Die Frage steht im Raum: Wer soll die Assistenz zur Selbsttötung ausführen? Stationäre Hospize und Pflegeheime betreten hier unsicheres Parkett. Sie wollen nicht zu Sterbehäusern werden. Ärzte fühlen sich verpflichtet, Leben zu retten. Keiner kann verpflichtet werden, Suizidbeihilfe zu leisten. Es bleibt bei einer Gewissensentscheidung. Jean-Pierre Wils wirft ein, dass ihm folgendes Szenario bekannt ist: Ein Palliativmediziner wird darum gebeten, dem unerträglichen Leiden eines Patienten ein Ende zu setzen. Der Mediziner lehnt ab. Der Patient erschießt sich am folgenden Tag. Das Bild wird der Mediziner nicht mehr los. Am Lebensende und in anderen Krisensituationen entstehe bei Betroffenen immer wieder der Wunsch, aus dem Leben zu scheiden. Nicht selten werden solche Wünsche Tage danach widerrufen. Auch bei verschiedenen psychischen Erkrankungen tauche der Wunsch beim Patienten auf, seinem Leben ein Ende zu setzen und es wird alles Mögliche getan, dem Betroffenen das Leben wieder „lebbar“ zu machen. Aus dem Publikum kommt die Frage, weshalb sich die Gesellschaft so schwertut, anzuerkennen, dass auch an der Psyche Erkrankte den berechtigten Wunsch nach assistiertem Suizid haben. Zum einen seien die Bürger aufgefordert, wenn sie von solch einem Wunsch erfahren, alles Mögliche zu tun, um den Betroffenen daran zu hindern. Des Weiteren herrsche die gängige Meinung, dass ein psychisch Kranker nicht entscheidungsfähig ist. Dem Gedanken widerspricht Wils vehement: „So grundsätzlich könne man das nicht sagen.“

Viele Aspekte beleuchtet Die Diskussionsteilnehmer und das Publikum haben viele Aspekte des Themas berührt. Susanne Kränzles Eingangsworte: „Mein Wunsch ist es, dass Sie mit mehr Wissen heute Abend nach Hause gehen. Allerdings werden Sie auch irritiert sein“, habe sich bewahrheitet. Das Thema sei so um-fassend, dass es kein einfaches Pro und Contra gebe.
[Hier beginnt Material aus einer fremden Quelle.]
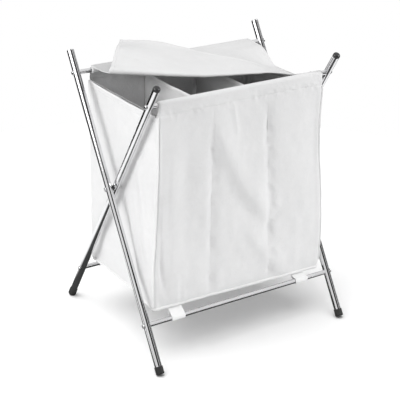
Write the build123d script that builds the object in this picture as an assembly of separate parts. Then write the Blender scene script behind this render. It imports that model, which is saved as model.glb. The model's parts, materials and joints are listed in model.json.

Das Gesetz wird nicht alles regeln können. Je-der Einzelne und die Gesellschaft als Ganzes sind dazu aufgefordert, sich eine Meinung zu bilden. Vielleicht bleibt es bei einem Sowohl-als-auch. „Bleiben wir dabei in der Empathie zu unseren Mitmenschen“, heißt es abschließend.